Raymond P. Morris, the reported leader of a Utah investor group, signed a plea agreement early last month, apparently admitting to at least some of the 18 counts of wire fraud, bank fraud and mail fraud conspiracy he faced for his part in a "flipping" scheme involving homes in Hurricane's Stonegate subdivision, according to a court brief filed by U.S. Attorney Thomas C. Ryan.
The filing, which is actually a request to postpone the sentencing for one of Morris' alleged co-conspirators, does not indicate the charges to which the Utah man will admit. Morris' lawyers have requested that a judge schedule a guilty-plea hearing, according to Morris' own court file.

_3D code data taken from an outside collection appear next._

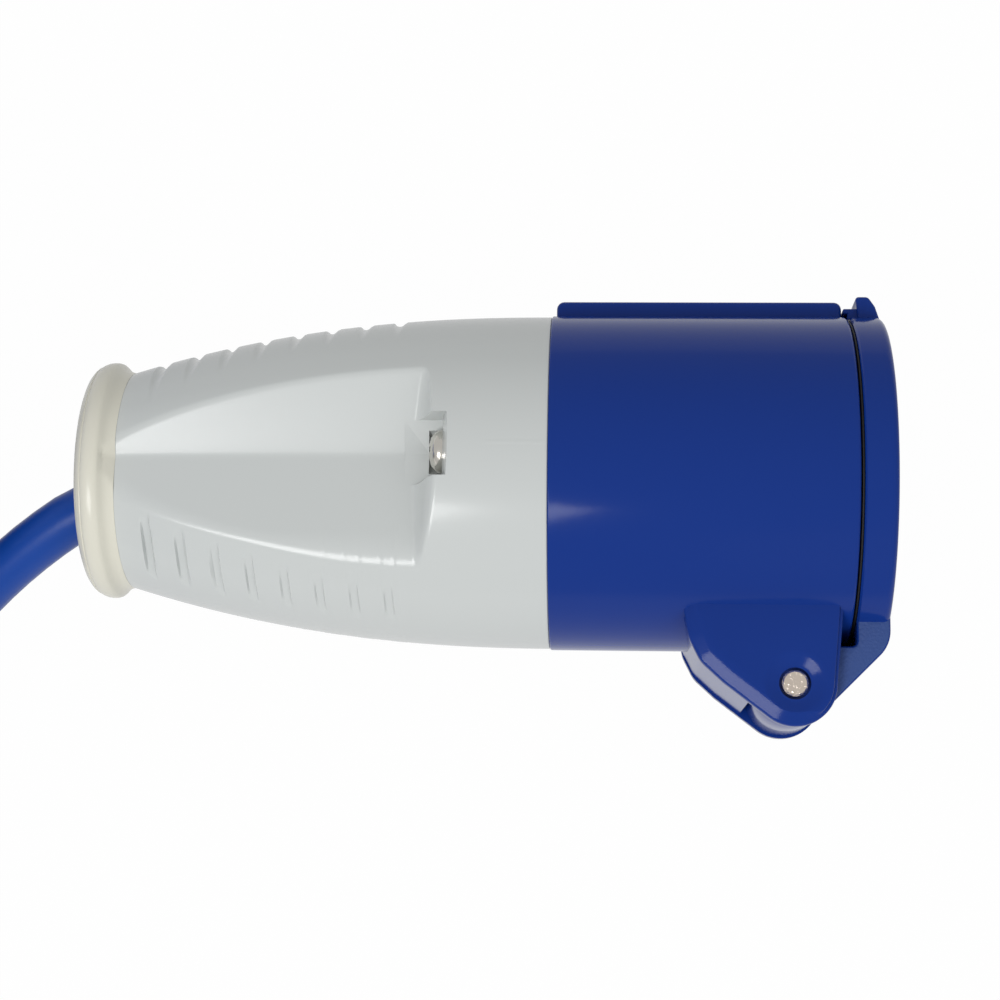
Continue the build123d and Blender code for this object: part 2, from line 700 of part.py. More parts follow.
def grip_screws():
    middle = (grip_rear + grip_front) / 2
    shank = Pos(middle, 0, (grip_top + grip_bottom) / 2) * Cylinder(
        grip_screw_r, grip_top - grip_bottom)
    head = Pos(middle, 0, grip_top + grip_screw_head_thick / 2) * Cylinder(
        grip_screw_head_r, grip_screw_head_thick)
    slot = block(middle - 4, middle + 4, -0.35, 0.35, grip_top + grip_screw_head_thick - 0.9,
                 grip_top + 5)
    screw = shank + head - slot
    return [Pos(0, s * grip_screw_y, 0) * screw for s in (-1, 1)]


def core(angle):
    """One insulated core from the sheath's end to its terminal."""
    lay = Vector(0, core_lay_r, 0).rotate(Axis.X, angle)
    out = Vector(0, contact_circle_r, 0).rotate(Axis.X, angle)
    points = [Vector(sheath_end_x, 0, 0) + lay, Vector(sheath_end_x + 7, 0, 0) + lay,
              Vector(terminal_rear - 7, 0, 0) + out, Vector(terminal_rear, 0, 0) + out]
    path = FilletPolyline(*points, radius=8.0)
    return sweep(Plane(path @ 0, z_dir=path % 0) * RegularPolygon(core_r, 8), path)


# ================================================================ the cord
def free_tube(name, points):
    """Round tube on straight runs joined by arcs as large as the runs allow."""
    radii = []
    for before, here, after in zip(points, points[1:], points[2:]):
        turn = (here - before).get_angle(after - here)
        run = min((here - before).length, (after - here).length)
        radii.append(0.45 * run / tan(radians(turn / 2)))
    path = FilletPolyline(*points, radius=radii)
    tube = sweep(Plane(path @ 0, z_dir=path % 0) * Circle(gauge_r), path)
    section = pi * gauge_r ** 2
    print(name, "radii", [round(r, 1) for r in radii], "length", round(path.length, 1),
          "volume / (section x length)", round(tube.volume / (section * path.length), 4))
    return tube, path.length


def lead_route():
    """From inside the coupler's handle, out of the bell and down to the floor."""
    fall_x, fall_y, fall_z = lead_fall
    return [
        Vector(row_x + sheath_end_x, row_y, row_z),
        Vector(row_x + lead_bend_x, row_y, row_z),
        Vector(row_x + fall_x, row_y + fall_y, row_z + fall_z),
        Vector(row_x + lead_foot[0], row_y + lead_foot[1], cord_rest_z),
        Vector(row_x + lead_end[0], row_y + lead_end[1], cord_rest_z),
    ]


def coil_frame(route):
    """Centre of the coil, the outward direction at its start, and the cord's heading there."""
    heading = (route[-1] - route[-2]).normalized()
    start = route[-1] + heading * cord_d
    outward = heading.rotate(Axis.Z, 90)
    return start - outward * coil_r, outward, heading, start


def coil_reach():
    """Distance from the coil's centre at every half turn, for each layer in turn."""
    half_turns = 2 * coil_turns
    inward = [coil_r - k * coil_pitch / 2 for k in range(half_turns + 1)]
    inward[-1] -= climb_room
    layers = []
    for layer in range(coil_layers):
        reach = list(inward) if layer % 2 == 0 else list(reversed(inward))
        if 0 < layer and layer % 2 == 0:
            reach[0] += climb_room
        if layer % 2 == 1 and layer < coil_layers - 1:
            reach[-1] += climb_room
        layers.append(reach)
    return layers


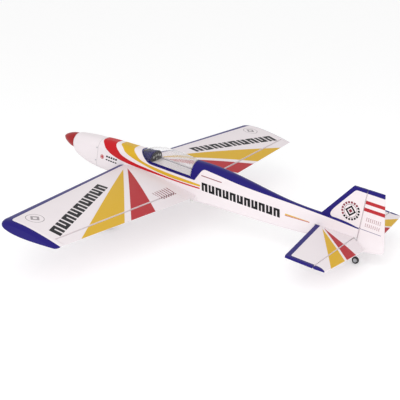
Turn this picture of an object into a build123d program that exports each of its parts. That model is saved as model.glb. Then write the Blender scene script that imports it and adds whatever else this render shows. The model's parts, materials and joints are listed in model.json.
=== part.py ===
from build123d import *
import os
from math import asin, atan2, cos, hypot, pi, radians, sin, sqrt, tan

os.makedirs("parts", exist_ok=True)

# Driving dimensions, in millimetres, in the airframe's own datum:
# x to the right wing, y to the nose, z up, zero at the wing's root leading edge.
HALF_SPAN = 780.0
ROOT_CHORD = 368.0
TIP_CHORD = 242.0
TIP_SWEEP = 92.0
DIHEDRAL = 1.8
WING_DEPTH = 0.15
SKIN = 1.6
WALL = 3.0
TIP_BLOCK = 14.0
TIP_STATIONS = (
    (HALF_SPAN + 1, 1.03, 0.0, 1.2), (HALF_SPAN + 12, 1.04, 3.0, 5.0), (HALF_SPAN + 19, 0.72, 12.0, 8.0),
)

THRUST_Z = 31.0
SPINNER_TIP = 294.0
SPINNER_BASE = 231.0
SPINNER_RADIUS = 31.0
COWL_FRONT = 226.4
FIREWALL = 94.0
SILL_Z = 66.0
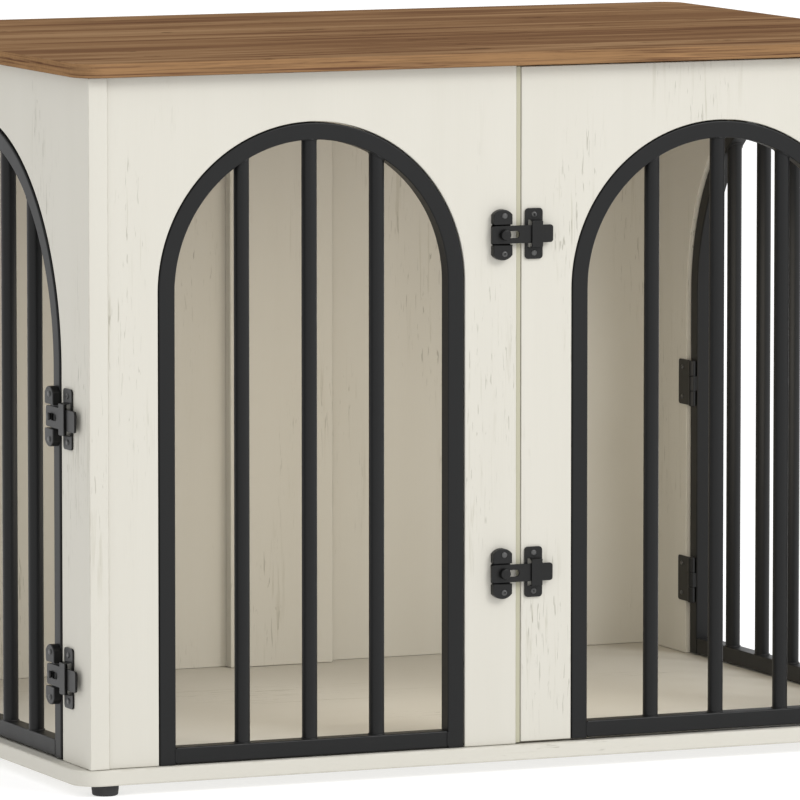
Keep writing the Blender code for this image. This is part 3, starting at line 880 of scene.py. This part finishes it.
def make_side_hinge(side, face, way, level):
    size = sizes()
    sign = -way  # +1 on the right and -1 on the left, so that sign * x grows outwards
    axis = joint_axis(f"side_door_{side}_hinge")
    node, frame_node = f"side_{side}_hinge_{level}_leaf", f"side_{side}_door_frame"
    low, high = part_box(node)
    middle, outer_spans, (bottom, top) = knuckle_spans(low.z, high.z)
    wood_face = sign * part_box(f"side_panel_{side}")[0 if sign > 0 else 1].x - PLAY
    leaf_face = wood_face - size.leaf_thickness
    leaf_x = sorted((sign * wood_face, sign * leaf_face))

    shape = new_shape()
    leaf_edge = axis.y + size.barrel_radius + PLAY
    add_leaf(shape, (leaf_x[0], leaf_edge, low.z), (leaf_x[1], high.y, high.z), face)
    for near, far in outer_spans:
        add_knuckle(shape, axis, near, far)
        add_box(
            shape, (leaf_x[0] + WEB_INSET, axis.y, near + PLAY),
            (leaf_x[1] - WEB_INSET, axis.y + 6 * MM, far - PLAY),
        )
    add_pin_heads(shape, axis, low.z, high.z)
    replace_node(node, shape, "black_hardware")

    shape = new_shape()
    add_knuckle(shape, axis, bottom, top)
    tube_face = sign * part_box(frame_node)[1 if sign > 0 else 0].x - size.tube_depth
    tab_x = sorted((axis.x, sign * (tube_face + 0.6 * MM)))
    tab_half = 2.6 * MM
    add_box(
        shape, (tab_x[0], axis.y - tab_half, bottom + PLAY),
        (tab_x[1], axis.y + tab_half, top - PLAY),
    )
    finish_piece(
        f"side_{side}_hinge_{level}_knuckle", shape, "black_hardware", f"side_door_{side}",
        slot_of(frame_node),
    )
    inwards = LEFT if sign > 0 else RIGHT  # the way that the leaf's inner side faces
    turned = inwards.inverted()
    screw_y = (axis.y + 5 * MM + high.y) / 2 + 3 * MM
    spots = [
        turned @ Vector((sign * leaf_face, screw_y, middle + step * HINGE_SCREW_V))
        for step in (-1, 1)
    ]
    add_screws(node, spots, HINGE_SCREW_RADIUS, inwards)


# Latches


def latch_place(face, spot, way):
    """Puts a latch's part, drawn about its own middle or end, in its place on the face."""
    return face @ Matrix.Translation(spot) @ Matrix.Diagonal((way, 1, 1, 1))


def make_receiver(node, face, way, latch):
    """A pressed plate with two raised lobes. The bolt's end lies in the channel between them."""
    low, high = face_box(node, face)
    centre = (low + high) / 2
    half_u, half_v = (high.x - low.x) / 2, (high.y - low.y) / 2
    bulge = half_v * 0.21  # of the two rounded ends
    radius = (half_u**2 + bulge**2) / (2 * bulge)
    spread = math.degrees(math.asin(half_u / radius))
    channel = half_v * 0.40  # half its width
    notch = half_u * 0.14
    outline = arc((0, half_v - radius), radius, 90 - spread, 90 + spread, 24)
    for level in (channel, -channel):
        outline += [(-half_u, level + notch), (notch - half_u, level), (-half_u, level - notch)]
    outline += arc((0, radius - half_v), radius, 270 - spread, 270 + spread, 24)
    shape = new_shape()
    floor = 1.0 * MM
    tops = add_plate(shape, [outline], 0, floor)
    for level in (channel, -channel):
        edges = {e for f in tops for e in f.edges}
        verts = {v for f in tops for v in f.verts}
        bmesh.ops.bisect_plane(
            shape, geom=tops + list(edges) + list(verts), plane_co=(0, level, 0),
            plane_no=(0, 1, 0),
        )
        tops = [f for f in shape.faces if f.calc_center_median().z > floor * 0.99]
    lobes = [f for f in tops if abs(f.calc_center_median().y) > channel]
    depth = high.z - low.z + latch["lift"]
    raised = bmesh.ops.extrude_face_region(shape, geom=lobes)["geom"]
    bmesh.ops.translate(shape, verts=verts_in(raised), vec=(0, 0, depth - floor))
    crowns = set(faces_in(raised))
    rims = {e for f in crowns for e in f.edges if len(set(e.link_faces) & crowns) == 1}
    soften(shape, 1.1 * MM, 4, list(rims))
    place = latch_place(face, (centre.x, centre.y, low.z), way)
    replace_node(node, shape, "black_hardware", place)
    screw_u, screw_v = centre.x + way * 1.2 * MM, half_v * 0.75
    spots = [(screw_u, centre.y + step * screw_v, low.z + depth) for step in (-1, 1)]
    add_screws(node, spots, sizes().screw_radius, face)


def make_bolt(node, face, way, latch):
    """The sliding bolt: rounded corners, a long hole beside the knob, and a low round knob."""
    low, high = face_box(node, face)
    start = low.x if way > 0 else high.x
    along = high.x - low.x - latch["trim"]
    half = (high.y - low.y) / 2
    thick = 2.0 * MM
    knob_u, knob_radius = latch["knob_u"], latch["knob_radius"]
    neck, top = knob_radius * 0.86, thick + latch["knob_height"]
    slot_start, slot_half = knob_u + 3.4 * MM, 3.0 * MM

    shape = new_shape()
    outline = rounded_loop((0, -half), (along, half), SHEET_CORNER, 8)
    hole = [(slot_start, slot_half), (slot_start, -slot_half)]
    hole += arc((latch["slot_end"] - slot_half, 0), slot_half, -90, 90, 16)
    add_plate(shape, [outline, hole[::-1]], 0, thick)
    soften(shape, SHEET_EDGE, 2)
    knob = new_shape()
    turn(knob, [
        (0, thick * 0.5), (neck, thick * 0.5), (neck, thick + 0.7 * MM),
        (knob_radius, thick + 1.3 * MM), (knob_radius, top - 0.9 * MM),
        (knob_radius - 0.3 * MM, top - 0.35 * MM), (knob_radius - 0.9 * MM, top), (0, top),
    ], 48)
    bmesh.ops.translate(knob, verts=knob.verts, vec=(knob_u, 0, 0))
    merge_shape(shape, knob)
    place = latch_place(face, (start, (low.y + high.y) / 2, low.z + latch["lift"]), way)
    replace_node(node, shape, "black_hardware", place)


def make_bracket(node, face, way, latch):
    """A screwed plate with a strap pressed up out of its window, for the bolt to slide through."""
    low, high = face_box(node, face)
    centre = (low + high) / 2
    half_u, half_v = (high.x - low.x) / 2, (high.y - low.y) / 2
    scale = half_v / (21.5 * MM)  # the measures that it multiplies are a 43 mm bracket's
    thick = 1.5 * MM
    strap_u, strap_half = 1.2 * MM, 4.95 * MM * scale
    window_v = 11.8 * MM * scale
    window_gap = 1.7 * MM  # beside the strap, where the bolt is seen

    shape = new_shape()
    outline = rounded_loop((-half_u, -half_v), (half_u, half_v), 3 * MM, 8)
    window = rounded_loop(
        (strap_u - strap_half - window_gap, -window_v), (strap_u + strap_half, window_v),
        0.5 * MM, 3,
    )
    add_plate(shape, [outline, window[::-1]], 0, thick)
    soften(shape, SHEET_EDGE, 2)
    roof = high.z - low.z + latch["lift"]
    under, over = roof - thick, roof - 0.05 * MM
    rise_v = window_v - 1.3 * MM
    over_v = rise_v + 0.5 * MM
    profile = [
        (-window_v, thick * 0.25), (-rise_v, under), (rise_v, under), (window_v, thick * 0.25),
        (window_v, thick), (over_v, over), (-over_v, over), (-window_v, thick),
    ]
    strap = new_shape()
    end = strap.faces.new([strap.verts.new((strap_u - strap_half, v, w)) for v, w in profile])
    thicken(strap, [end], (2 * strap_half, 0, 0))
    soften(strap, 0.4 * MM, 3)
    merge_shape(shape, strap)
    place = latch_place(face, (centre.x, centre.y, low.z), way)
    replace_node(node, shape, "black_hardware", place)
    screw_v = 16.3 * MM * scale
    spots = [(centre.x, centre.y + step * screw_v, low.z + thick) for step in (-1, 1)]
    add_screws(node, spots, sizes().screw_radius, face)


def make_latches(prefix, face, way, latch):
    for level in LEVELS:
        stem = f"{prefix}_{level}"
        make_receiver(f"{stem}_receiver", face, way, latch)
        make_bolt(f"{stem}_bolt", face, way, latch)
        make_bracket(f"{stem}_bracket", face, way, latch)


def make_foot(node):
    low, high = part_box(node)
    radius = (high.x - low.x) / 2
    sole, bend = radius * 0.79, 1.9 * MM
    top = high.z + 0.28 * MM  # nearly up to the base slab
    profile = [
        (0, top), (radius - 0.5 * MM, top), (radius, top - 0.4 * MM),
        (radius - 0.2 * MM, 5 * MM), (radius - 0.5 * MM, 3 * MM),
    ]
    for angle in map(math.radians, (15, 35, 55, 75)):
        profile.append((sole + bend * math.cos(angle), bend * (1 - math.sin(angle))))
    profile += [(sole, 0), (0, 0)]
    shape = new_shape()
    turn(shape, profile)
    centre = (low + high) / 2
    replace_node(node, shape, "black_rubber", Matrix.Translation((centre.x, centre.y, 0)))


# Operators


class DOGCRATE_OT_boards(bpy.types.Operator):
    """Make the slabs, panels, back and batten"""

    bl_idname = "dog_crate.boards"
    bl_label = "Boards"

    def execute(self, context):
        size = sizes()
        make_slab("top_slab", "walnut_laminate", True)
        make_slab("base_slab", "cream_lengthways", False)
        for side, face, _ in SIDES:
            make_doorway_board(
                f"side_panel_{side}", face, f"side_{side}_door_frame", size.side_clearance,
                f"cream_side_{side}",
            )
        for node, grille, finish in (
            ("front_panel_left", "front_grille_frame", "cream_front"),
            ("front_door_panel", "front_door_grille_frame", "cream_door"),
        ):
            make_doorway_board(node, FRONT, grille, size.front_clearance, finish)
        make_seam_strip()
        make_plain_board("back_panel_left", "cream_back", THIN_BOARD_EDGE)
        make_plain_board("back_panel_right", "cream_back_right", THIN_BOARD_EDGE)
        make_plain_board("back_batten", "cream_batten", size.board_edge)
        return {"FINISHED"}


class DOGCRATE_OT_grilles(bpy.types.Operator):
    """Make the welded tube grilles"""

    bl_idname = "dog_crate.grilles"
    bl_label = "Grilles"

    def execute(self, context):
        for frame_node, bar in (
            ("front_grille_frame", "front_grille_bar"),
            ("front_door_grille_frame", "front_door_bar"),
        ):
            make_grille(frame_node, [f"{bar}_{n}" for n in (1, 2, 3)], FRONT)
        for side, face, _ in SIDES:
            bars = [f"side_{side}_door_bar_{n}" for n in range(1, 6)]
            make_grille(f"side_{side}_door_frame", bars, face)
        return {"FINISHED"}


class DOGCRATE_OT_hinges(bpy.types.Operator):
    """Make the hinges and their screws"""

    bl_idname = "dog_crate.hinges"
    bl_label = "Hinges"

    def execute(self, context):
        for level in LEVELS:
            make_front_hinge(level)
            for side, face, way in SIDES:
                make_side_hinge(side, face, way, level)
        return {"FINISHED"}


class DOGCRATE_OT_latches(bpy.types.Operator):
    """Make the slide latches and their screws"""

    bl_idname = "dog_crate.latches"
    bl_label = "Latches"

    def execute(self, context):
        make_latches("front_latch", FRONT, 1, FRONT_LATCH)
        for side, face, way in SIDES:
            make_latches(f"side_{side}_latch", face, way, SIDE_LATCH)
        return {"FINISHED"}


class DOGCRATE_OT_feet(bpy.types.Operator):
    """Make the four feet"""

    bl_idname = "dog_crate.feet"
    bl_label = "Feet"

    def execute(self, context):
        for place in ("front_left", "front_right", "back_left", "back_right"):
            make_foot(f"foot_{place}")
        return {"FINISHED"}


class DOGCRATE_OT_stage(bpy.types.Operator):
    """Make the floor, the lights and the camera"""

    bl_idname = "dog_crate.stage"
    bl_label = "Stage"

    def execute(self, context):
        stage = context.scene.dog_crate.stage
        make_floor(stage)
        make_sky(stage)
        add_softbox("key_light", KEY_PLACE, KEY_TARGET, KEY_SIZE, stage.key, WHITE)
        fill = add_softbox("cabin_fill", FILL_PLACE, FILL_TARGET, FILL_SIZE, stage.fill, WARM)
        fill.visible_camera = False  # it stands in the cabin
        make_camera(stage)
        context.scene.view_settings.view_transform = "Standard"
        return {"FINISHED"}


def make_floor(stage):
    shape = bmesh.new()
    bmesh.ops.create_grid(shape, x_segments=8, y_segments=8, size=FLOOR_HALF)
    mesh = bpy.data.meshes.new("floor")
    shape.to_mesh(mesh)
    shape.free()
    finish = Finish("studio_floor")
    soft = finish.noise((0.6, 0.6, 0.6), 2)
    finish.set(Base_Color=finish.shade(opaque(stage.floor), 0.99 + soft * 0.01), Roughness=0.9)
    finish.set(Emission_Color=opaque(WHITE), Emission_Strength=0.6)
    mesh.materials.append(finish.material)
    floor = bpy.data.objects.new("floor", mesh)
    bpy.context.scene.collection.objects.link(floor)


def make_sky(stage):
    world = bpy.data.worlds.new("studio")
    world.use_nodes = True
    background = world.node_tree.nodes["Background"]
    background.inputs["Color"].default_value = opaque(WHITE)
    background.inputs["Strength"].default_value = stage.sky
    bpy.context.scene.world = world


def add_softbox(name, place, target, size, power, rgb):
    light = bpy.data.lights.new(name, "AREA")
    light.shape = "RECTANGLE"
    light.size, light.size_y = size
    light.energy = power
    light.color = rgb
    lamp = bpy.data.objects.new(name, light)
    lamp.location = place
    aim = Vector(target) - Vector(place)
    lamp.rotation_euler = aim.to_track_quat("-Z", "Y").to_euler()
    bpy.context.scene.collection.objects.link(lamp)
    return lamp


def make_camera(stage):
    lens = bpy.data.cameras.new("camera")
    lens.lens = stage.lens
    lens.sensor_width = 36
    lens.clip_end = 200
    camera = bpy.data.objects.new("camera", lens)
    camera.location = stage.camera_place
    camera.rotation_euler = stage.camera_turn
    bpy.context.scene.collection.objects.link(camera)
    bpy.context.scene.camera = camera


OPERATORS = (
    DOGCRATE_OT_boards, DOGCRATE_OT_grilles, DOGCRATE_OT_hinges, DOGCRATE_OT_latches,
    DOGCRATE_OT_feet, DOGCRATE_OT_stage,
)


class DOGCRATE_PT_panel(bpy.types.Panel):
    """Lists the crate's steps and settings"""

    bl_idname = "DOGCRATE_PT_panel"
    bl_label = "Dog Crate"
    bl_space_type = "VIEW_3D"
    bl_region_type = "UI"
    bl_category = "Dog Crate"

    def draw(self, context):
        settings = context.scene.dog_crate
        for operator in OPERATORS:
            self.layout.operator(operator.bl_idname)
        for group in (settings.sizes, settings.colours, settings.stage):
            box = self.layout.box()
            for name in group.__annotations__:
                box.prop(group, name)


GROUPS = (CrateSizes, CrateColours, CrateStage, CrateSettings)


def register():
    for made in GROUPS + OPERATORS + (DOGCRATE_PT_panel,):
        bpy.utils.register_class(made)
    bpy.types.Scene.dog_crate = PointerProperty(type=CrateSettings)


def unregister():
    del bpy.types.Scene.dog_crate
    for made in reversed(GROUPS + OPERATORS + (DOGCRATE_PT_panel,)):
        bpy.utils.unregister_class(made)


def clear_startup_scene():
    keep = set(frame["nodes"].values()) | set(frame["bodies"].values())
    for old in [o for o in bpy.data.objects if o not in keep]:
        bpy.data.objects.remove(old, do_unlink=True)


def main():
    register()
    clear_startup_scene()
    bpy.context.scene.collection.children.link(bpy.data.collections.new("dog_crate"))
    bpy.ops.dog_crate.boards()
    bpy.ops.dog_crate.grilles()
    bpy.ops.dog_crate.hinges()
    bpy.ops.dog_crate.latches()
    bpy.ops.dog_crate.feet()
    bpy.ops.dog_crate.stage()
    bpy.context.view_layer.update()


if __name__ == "__main__":
    main()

Morris still could choose to withdraw from a guilty plea discussion and proceed to a trial.
The plea would mark the last conviction for a cast of six known conspirators that included two espoused Putnam mortgage brokers, two appraisers, and the founder of a front program designed to conceal payment sources and rip off loan proceeds.
The mortgage brokers, Hurricane residents Todd and Deborah Joyce, were sentenced last year to 36 months and 46 months in prison respectively. Appraisers Mark Greenlee and James Thornton, along with Michael Hurd, await sentencing.
From the early 2000s up until 2007, Hurd owned and operated a company called the Gift Program Inc. in Utah, which he marketed as a "seller-funded down payment assistance program" according to a federal plea agreement Hurd signed in November.
Around 2005, Hurd became involved with Morris, who prosecutors say headed a real estate investment club that focused on identifying potential opportunities for quick profits in speculative real estate investments across the country.
Hurd connected Morris to Deborah Joyce, who owned real estate development company Prime Developers.
Joyce directed Greenlee and Thornton to produce inflated appraisals for several homes in the Stonegate subdivision. She then presented the appraisals to Morris, who in turn offered the prices to his club's investors, who apparently thought they were getting a deal.
Authorities say Hurd then used the program as a front to conceal the transfer of funds from "flipped" properties that sellers had sent out to the unwitting investors. Hurd also used the program to rip off a portion of proceeds from lenders who approved the investors' loans.